Even with the nod to the future with the Love pick and the additions of Dillon and Deguara, the Packers' offense will likely only go so far as Rodgers takes it. Rodgers' yards per game were down somewhat last year but his 26-4 TD-INT ratio remained elite, and he did it with a receiving corps that didn't have an obvious number-two running mate for star Davante Adams. Adams had another 83 catches in 2019 but no other Green Bay wide receiver had more than 35. The Packers did get a sizeable contribution from the backfield duo of Jones and Jamal Williams, who combined for 2,271 yards from scrimmage and 25 touchdowns.

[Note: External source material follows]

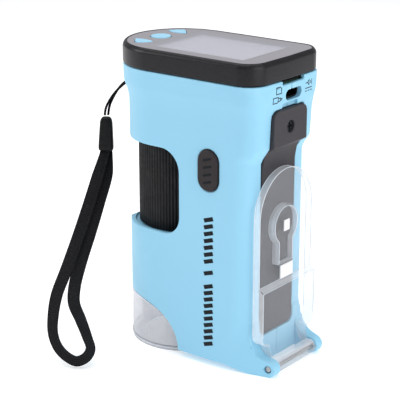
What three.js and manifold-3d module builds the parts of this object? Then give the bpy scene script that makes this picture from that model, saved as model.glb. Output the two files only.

The NFC Central was renamed the NFC North when the Buccaneers left for the new NFC South in the league's 2002 realignment. Prior to that, the Bucs and Packers were division foes for 25 years, which is why they have already met on 54 prior occasions. Green Bay has the edge in those 54 games, 32-21-1, and also has a current three-game winning streak through games in 2011, 2014 and 2017. Favre and the Packers were the first hurdle the Buccaneers had to clear during their rise to prominence in the late '90s. Tampa Bay finally topped the Packers five times from 1998-2002, moving on to the next hurdle of Philadelphia, which they cleared in the 2002 Super Bowl season.

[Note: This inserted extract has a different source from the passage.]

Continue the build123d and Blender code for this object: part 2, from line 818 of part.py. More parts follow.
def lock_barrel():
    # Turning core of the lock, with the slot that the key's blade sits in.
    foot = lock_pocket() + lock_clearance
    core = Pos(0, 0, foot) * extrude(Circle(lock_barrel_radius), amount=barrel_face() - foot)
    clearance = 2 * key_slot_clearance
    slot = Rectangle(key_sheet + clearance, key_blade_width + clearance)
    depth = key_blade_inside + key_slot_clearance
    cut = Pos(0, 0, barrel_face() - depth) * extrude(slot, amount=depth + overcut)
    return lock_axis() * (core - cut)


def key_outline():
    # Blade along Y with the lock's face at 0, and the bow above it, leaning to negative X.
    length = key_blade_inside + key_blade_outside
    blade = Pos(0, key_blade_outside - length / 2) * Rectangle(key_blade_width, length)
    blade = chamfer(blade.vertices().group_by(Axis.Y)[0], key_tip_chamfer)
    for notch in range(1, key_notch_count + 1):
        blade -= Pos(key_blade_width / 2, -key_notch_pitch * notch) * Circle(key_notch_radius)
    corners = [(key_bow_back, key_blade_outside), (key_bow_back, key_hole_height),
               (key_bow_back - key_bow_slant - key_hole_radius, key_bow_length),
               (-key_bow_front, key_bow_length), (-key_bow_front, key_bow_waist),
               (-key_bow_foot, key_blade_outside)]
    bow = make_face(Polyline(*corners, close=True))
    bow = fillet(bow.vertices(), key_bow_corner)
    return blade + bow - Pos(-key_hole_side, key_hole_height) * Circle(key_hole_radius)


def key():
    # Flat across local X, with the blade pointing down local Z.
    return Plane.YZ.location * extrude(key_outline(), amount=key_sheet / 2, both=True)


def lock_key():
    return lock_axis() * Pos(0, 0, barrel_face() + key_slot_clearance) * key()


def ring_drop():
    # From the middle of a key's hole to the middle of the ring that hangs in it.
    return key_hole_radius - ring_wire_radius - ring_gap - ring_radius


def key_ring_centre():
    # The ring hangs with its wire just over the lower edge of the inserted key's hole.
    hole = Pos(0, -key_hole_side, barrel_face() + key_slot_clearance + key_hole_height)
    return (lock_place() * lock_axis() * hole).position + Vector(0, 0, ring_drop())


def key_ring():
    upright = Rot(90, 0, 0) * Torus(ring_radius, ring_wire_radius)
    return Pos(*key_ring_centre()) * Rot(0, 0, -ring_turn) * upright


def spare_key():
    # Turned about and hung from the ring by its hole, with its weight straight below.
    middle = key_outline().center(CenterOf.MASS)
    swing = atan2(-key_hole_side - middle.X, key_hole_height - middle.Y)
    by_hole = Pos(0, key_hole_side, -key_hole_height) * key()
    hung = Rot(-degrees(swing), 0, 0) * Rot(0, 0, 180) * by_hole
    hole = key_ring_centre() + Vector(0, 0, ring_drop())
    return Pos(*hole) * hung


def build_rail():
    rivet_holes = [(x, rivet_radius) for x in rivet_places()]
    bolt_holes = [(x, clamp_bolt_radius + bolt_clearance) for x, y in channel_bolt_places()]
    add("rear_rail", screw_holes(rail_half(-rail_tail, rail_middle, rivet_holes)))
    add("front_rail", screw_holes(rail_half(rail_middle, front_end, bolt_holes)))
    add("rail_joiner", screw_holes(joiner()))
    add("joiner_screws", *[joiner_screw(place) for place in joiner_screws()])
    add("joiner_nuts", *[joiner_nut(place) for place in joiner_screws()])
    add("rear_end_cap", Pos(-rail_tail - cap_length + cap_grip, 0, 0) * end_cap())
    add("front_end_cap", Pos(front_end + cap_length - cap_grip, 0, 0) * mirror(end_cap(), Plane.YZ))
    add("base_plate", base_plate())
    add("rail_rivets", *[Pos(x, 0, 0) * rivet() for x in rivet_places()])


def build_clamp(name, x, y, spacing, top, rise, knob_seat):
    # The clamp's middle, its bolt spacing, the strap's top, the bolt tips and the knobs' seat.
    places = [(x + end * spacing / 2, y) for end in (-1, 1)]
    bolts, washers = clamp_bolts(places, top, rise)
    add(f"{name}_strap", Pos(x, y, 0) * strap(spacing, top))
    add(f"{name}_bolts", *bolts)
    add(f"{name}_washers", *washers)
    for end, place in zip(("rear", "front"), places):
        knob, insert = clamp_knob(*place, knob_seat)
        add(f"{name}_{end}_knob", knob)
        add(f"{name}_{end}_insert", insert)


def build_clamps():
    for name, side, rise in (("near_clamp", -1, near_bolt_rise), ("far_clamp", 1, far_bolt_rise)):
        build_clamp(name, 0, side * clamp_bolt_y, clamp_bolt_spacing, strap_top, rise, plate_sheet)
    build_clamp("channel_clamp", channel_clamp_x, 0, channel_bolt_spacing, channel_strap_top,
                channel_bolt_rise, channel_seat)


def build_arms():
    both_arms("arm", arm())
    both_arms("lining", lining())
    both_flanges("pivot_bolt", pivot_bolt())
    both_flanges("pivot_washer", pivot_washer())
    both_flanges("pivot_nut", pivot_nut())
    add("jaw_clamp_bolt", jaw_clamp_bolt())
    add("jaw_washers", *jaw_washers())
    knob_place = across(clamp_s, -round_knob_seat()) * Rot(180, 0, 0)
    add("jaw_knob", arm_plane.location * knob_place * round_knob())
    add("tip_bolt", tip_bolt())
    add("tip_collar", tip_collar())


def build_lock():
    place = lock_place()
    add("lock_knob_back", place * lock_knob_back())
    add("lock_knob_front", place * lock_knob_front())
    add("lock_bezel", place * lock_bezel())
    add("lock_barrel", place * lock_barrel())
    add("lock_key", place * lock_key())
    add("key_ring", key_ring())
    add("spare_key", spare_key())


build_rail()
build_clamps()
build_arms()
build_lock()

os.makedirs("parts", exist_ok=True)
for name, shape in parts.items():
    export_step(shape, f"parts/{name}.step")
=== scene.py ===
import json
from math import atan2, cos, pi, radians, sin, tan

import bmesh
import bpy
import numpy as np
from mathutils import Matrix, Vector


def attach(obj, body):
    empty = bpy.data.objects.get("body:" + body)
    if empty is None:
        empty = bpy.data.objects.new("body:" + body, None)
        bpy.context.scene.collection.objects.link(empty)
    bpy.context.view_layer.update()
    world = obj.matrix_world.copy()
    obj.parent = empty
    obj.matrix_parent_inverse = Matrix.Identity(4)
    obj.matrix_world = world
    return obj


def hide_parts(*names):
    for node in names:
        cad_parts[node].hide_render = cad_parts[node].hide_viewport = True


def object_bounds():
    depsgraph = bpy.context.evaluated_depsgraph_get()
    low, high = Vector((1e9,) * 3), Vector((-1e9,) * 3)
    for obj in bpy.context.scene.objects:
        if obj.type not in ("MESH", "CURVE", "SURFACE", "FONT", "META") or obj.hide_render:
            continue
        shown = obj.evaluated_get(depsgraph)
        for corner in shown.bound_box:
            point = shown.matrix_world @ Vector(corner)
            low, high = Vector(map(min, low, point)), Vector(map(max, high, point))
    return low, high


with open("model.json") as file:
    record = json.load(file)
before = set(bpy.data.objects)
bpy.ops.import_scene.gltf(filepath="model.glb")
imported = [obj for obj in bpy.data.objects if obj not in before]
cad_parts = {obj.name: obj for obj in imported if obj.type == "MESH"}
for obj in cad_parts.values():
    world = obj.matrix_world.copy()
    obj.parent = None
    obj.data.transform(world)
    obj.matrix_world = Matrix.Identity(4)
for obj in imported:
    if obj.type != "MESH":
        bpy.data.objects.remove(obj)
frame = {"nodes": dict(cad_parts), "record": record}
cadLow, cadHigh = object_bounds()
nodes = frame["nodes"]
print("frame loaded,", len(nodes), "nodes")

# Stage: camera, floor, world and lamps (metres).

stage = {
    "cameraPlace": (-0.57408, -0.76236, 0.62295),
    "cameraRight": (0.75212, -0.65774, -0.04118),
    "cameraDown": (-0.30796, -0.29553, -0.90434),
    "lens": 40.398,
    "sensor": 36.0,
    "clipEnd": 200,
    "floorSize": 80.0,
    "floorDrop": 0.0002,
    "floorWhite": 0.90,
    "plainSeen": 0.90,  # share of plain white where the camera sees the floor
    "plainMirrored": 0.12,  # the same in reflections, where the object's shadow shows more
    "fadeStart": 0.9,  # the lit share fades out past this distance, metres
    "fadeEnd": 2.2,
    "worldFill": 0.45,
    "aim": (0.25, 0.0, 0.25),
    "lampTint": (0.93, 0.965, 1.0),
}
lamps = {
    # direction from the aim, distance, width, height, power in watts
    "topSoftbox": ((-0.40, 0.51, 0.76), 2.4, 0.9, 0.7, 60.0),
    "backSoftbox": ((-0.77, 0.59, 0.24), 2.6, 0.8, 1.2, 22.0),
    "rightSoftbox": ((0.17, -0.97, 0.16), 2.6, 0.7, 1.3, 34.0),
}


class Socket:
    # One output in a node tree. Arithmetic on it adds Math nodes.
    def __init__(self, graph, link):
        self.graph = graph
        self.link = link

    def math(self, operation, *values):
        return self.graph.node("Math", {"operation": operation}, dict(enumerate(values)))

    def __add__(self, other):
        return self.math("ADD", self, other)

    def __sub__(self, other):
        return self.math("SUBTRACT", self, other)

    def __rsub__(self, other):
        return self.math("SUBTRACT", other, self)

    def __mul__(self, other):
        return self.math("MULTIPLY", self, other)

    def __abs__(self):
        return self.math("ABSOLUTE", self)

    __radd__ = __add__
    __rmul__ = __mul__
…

The lasting image from that era between the Bucs and Packers was the smiling but intense battle between Favre and the Bucs' Hall of Fame QB hunter, Warren Sapp. If the Buccaneers are to be playoff contenders again in 2020 it may be that their new era of pass-rushers, led by Shaq Barrett, will have to make the going hard for Rodgers as they try once again to prove they are at the same level as Green Bay.